┌──
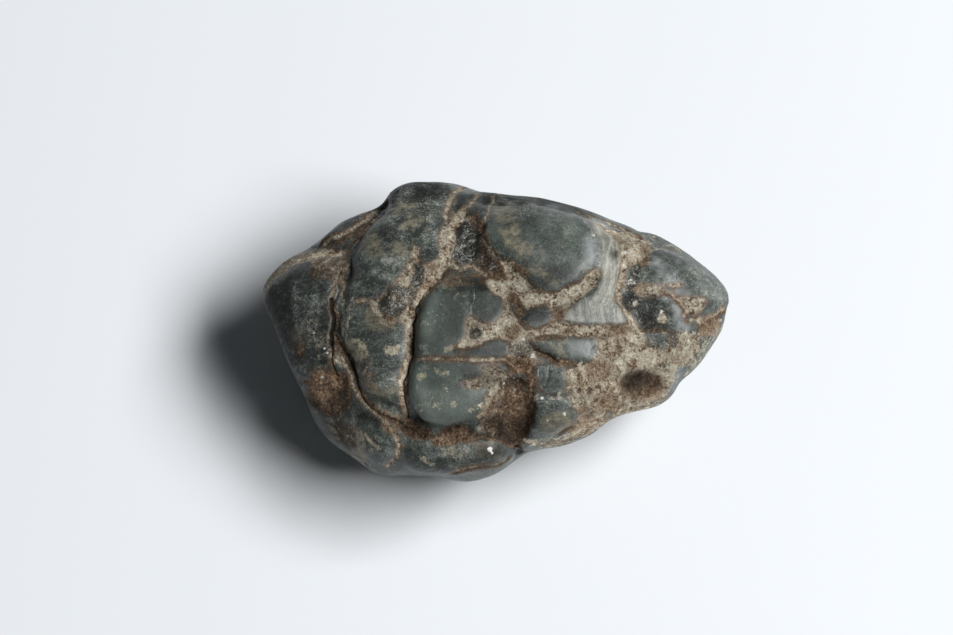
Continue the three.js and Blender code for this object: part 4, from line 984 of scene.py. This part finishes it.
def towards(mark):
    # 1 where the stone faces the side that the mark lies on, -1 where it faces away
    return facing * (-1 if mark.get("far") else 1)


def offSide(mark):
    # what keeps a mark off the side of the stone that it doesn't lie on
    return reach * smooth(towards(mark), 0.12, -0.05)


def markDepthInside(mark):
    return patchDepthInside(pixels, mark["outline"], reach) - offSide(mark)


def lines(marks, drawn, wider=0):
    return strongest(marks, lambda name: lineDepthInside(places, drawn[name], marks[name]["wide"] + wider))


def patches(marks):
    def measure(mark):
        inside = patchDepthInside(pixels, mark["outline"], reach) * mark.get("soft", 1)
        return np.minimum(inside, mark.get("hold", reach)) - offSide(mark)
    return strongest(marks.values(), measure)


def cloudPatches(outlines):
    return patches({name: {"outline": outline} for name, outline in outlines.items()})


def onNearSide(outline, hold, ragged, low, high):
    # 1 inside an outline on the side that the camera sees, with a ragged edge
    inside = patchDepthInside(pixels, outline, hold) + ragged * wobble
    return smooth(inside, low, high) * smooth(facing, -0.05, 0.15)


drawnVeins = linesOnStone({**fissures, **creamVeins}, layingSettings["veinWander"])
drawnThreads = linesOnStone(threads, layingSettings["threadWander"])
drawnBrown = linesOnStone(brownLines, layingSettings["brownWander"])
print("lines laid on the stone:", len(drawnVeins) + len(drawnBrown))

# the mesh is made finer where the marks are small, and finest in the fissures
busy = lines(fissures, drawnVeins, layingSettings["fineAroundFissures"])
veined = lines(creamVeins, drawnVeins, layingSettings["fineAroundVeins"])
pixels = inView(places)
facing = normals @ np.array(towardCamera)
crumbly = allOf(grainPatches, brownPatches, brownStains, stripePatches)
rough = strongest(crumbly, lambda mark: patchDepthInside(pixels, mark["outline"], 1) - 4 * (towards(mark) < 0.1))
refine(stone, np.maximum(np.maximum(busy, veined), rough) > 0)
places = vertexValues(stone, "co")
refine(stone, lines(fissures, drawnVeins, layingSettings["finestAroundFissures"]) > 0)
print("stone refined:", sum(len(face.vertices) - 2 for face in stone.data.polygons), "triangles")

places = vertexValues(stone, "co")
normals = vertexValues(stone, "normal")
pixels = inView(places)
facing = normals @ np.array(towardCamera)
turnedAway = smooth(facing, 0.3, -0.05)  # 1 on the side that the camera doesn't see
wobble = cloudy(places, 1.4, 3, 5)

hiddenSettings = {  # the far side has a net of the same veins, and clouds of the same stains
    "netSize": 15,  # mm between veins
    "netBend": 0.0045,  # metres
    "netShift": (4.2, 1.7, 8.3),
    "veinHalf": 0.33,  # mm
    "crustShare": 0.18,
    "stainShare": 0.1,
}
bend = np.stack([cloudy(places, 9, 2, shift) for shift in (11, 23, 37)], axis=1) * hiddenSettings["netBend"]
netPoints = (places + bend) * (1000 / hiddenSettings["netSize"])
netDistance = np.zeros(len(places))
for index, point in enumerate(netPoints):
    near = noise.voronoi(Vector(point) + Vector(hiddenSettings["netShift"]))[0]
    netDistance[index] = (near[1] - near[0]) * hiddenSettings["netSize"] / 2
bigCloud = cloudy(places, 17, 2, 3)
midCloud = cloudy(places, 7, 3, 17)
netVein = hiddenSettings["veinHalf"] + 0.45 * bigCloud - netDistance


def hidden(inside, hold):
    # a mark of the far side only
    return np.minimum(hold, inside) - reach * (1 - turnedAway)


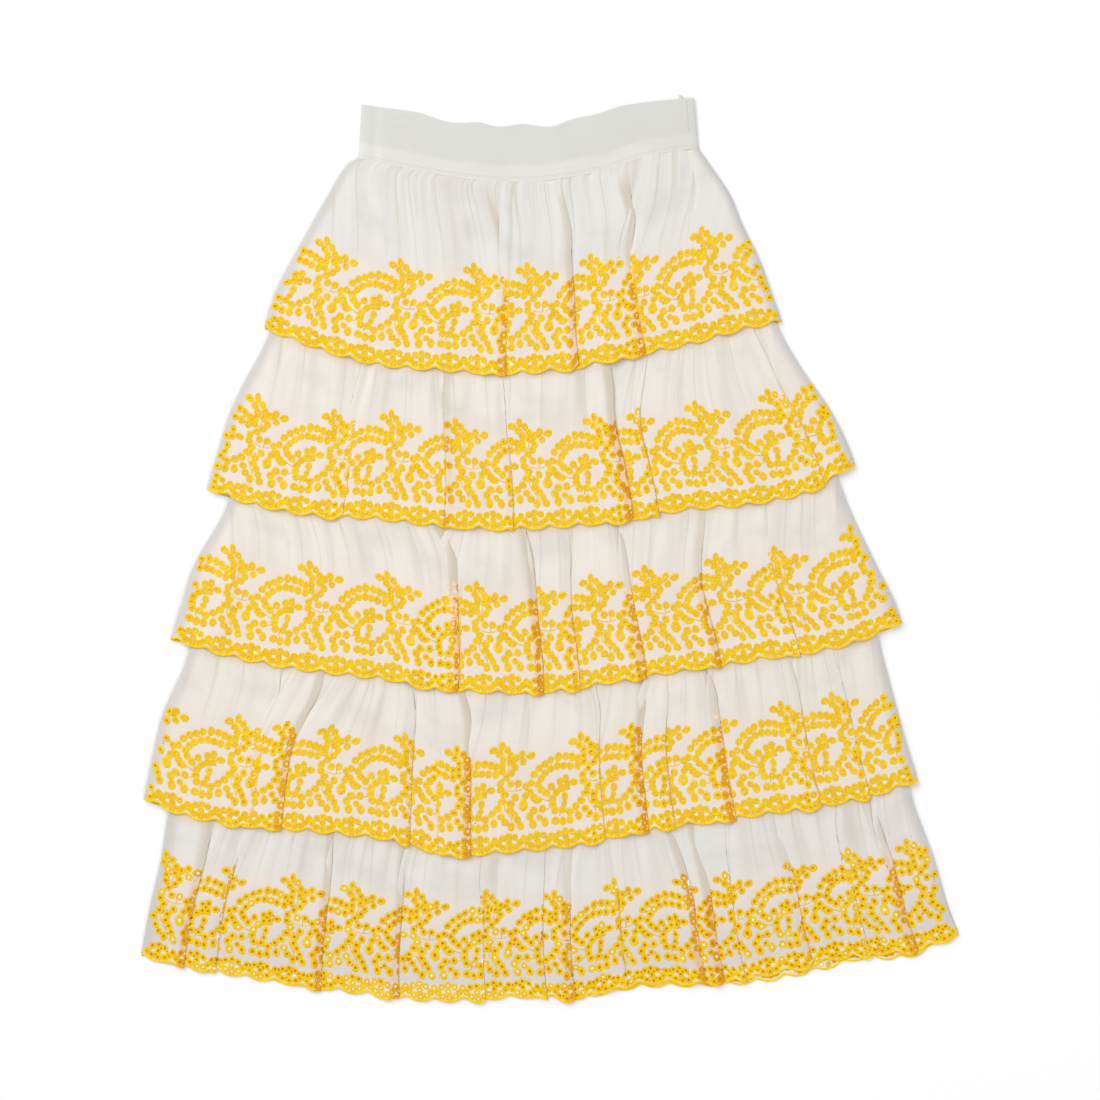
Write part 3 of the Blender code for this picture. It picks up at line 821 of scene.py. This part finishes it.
└──
Only the lines from the opening of the material through the line with "len(drawnVeins) + len(drawnBrown))" should be echoed, exactly as written.

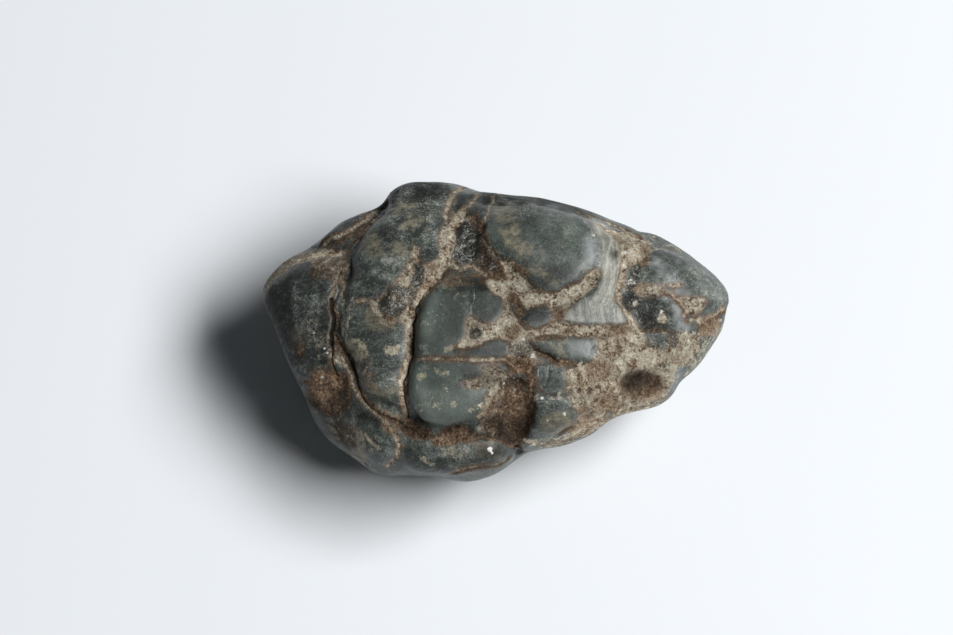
Continue the three.js and Blender code for this object: part 4, from line 984 of scene.py. This part finishes it.
def towards(mark):
    # 1 where the stone faces the side that the mark lies on, -1 where it faces away
    return facing * (-1 if mark.get("far") else 1)


def offSide(mark):
    # what keeps a mark off the side of the stone that it doesn't lie on
    return reach * smooth(towards(mark), 0.12, -0.05)


def markDepthInside(mark):
    return patchDepthInside(pixels, mark["outline"], reach) - offSide(mark)


def lines(marks, drawn, wider=0):
    return strongest(marks, lambda name: lineDepthInside(places, drawn[name], marks[name]["wide"] + wider))


def patches(marks):
    def measure(mark):
        inside = patchDepthInside(pixels, mark["outline"], reach) * mark.get("soft", 1)
        return np.minimum(inside, mark.get("hold", reach)) - offSide(mark)
    return strongest(marks.values(), measure)


def cloudPatches(outlines):
    return patches({name: {"outline": outline} for name, outline in outlines.items()})


def onNearSide(outline, hold, ragged, low, high):
    # 1 inside an outline on the side that the camera sees, with a ragged edge
    inside = patchDepthInside(pixels, outline, hold) + ragged * wobble
    return smooth(inside, low, high) * smooth(facing, -0.05, 0.15)


drawnVeins = linesOnStone({**fissures, **creamVeins}, layingSettings["veinWander"])
drawnThreads = linesOnStone(threads, layingSettings["threadWander"])
drawnBrown = linesOnStone(brownLines, layingSettings["brownWander"])
print("lines laid on the stone:", len(drawnVeins) + len(drawnBrown))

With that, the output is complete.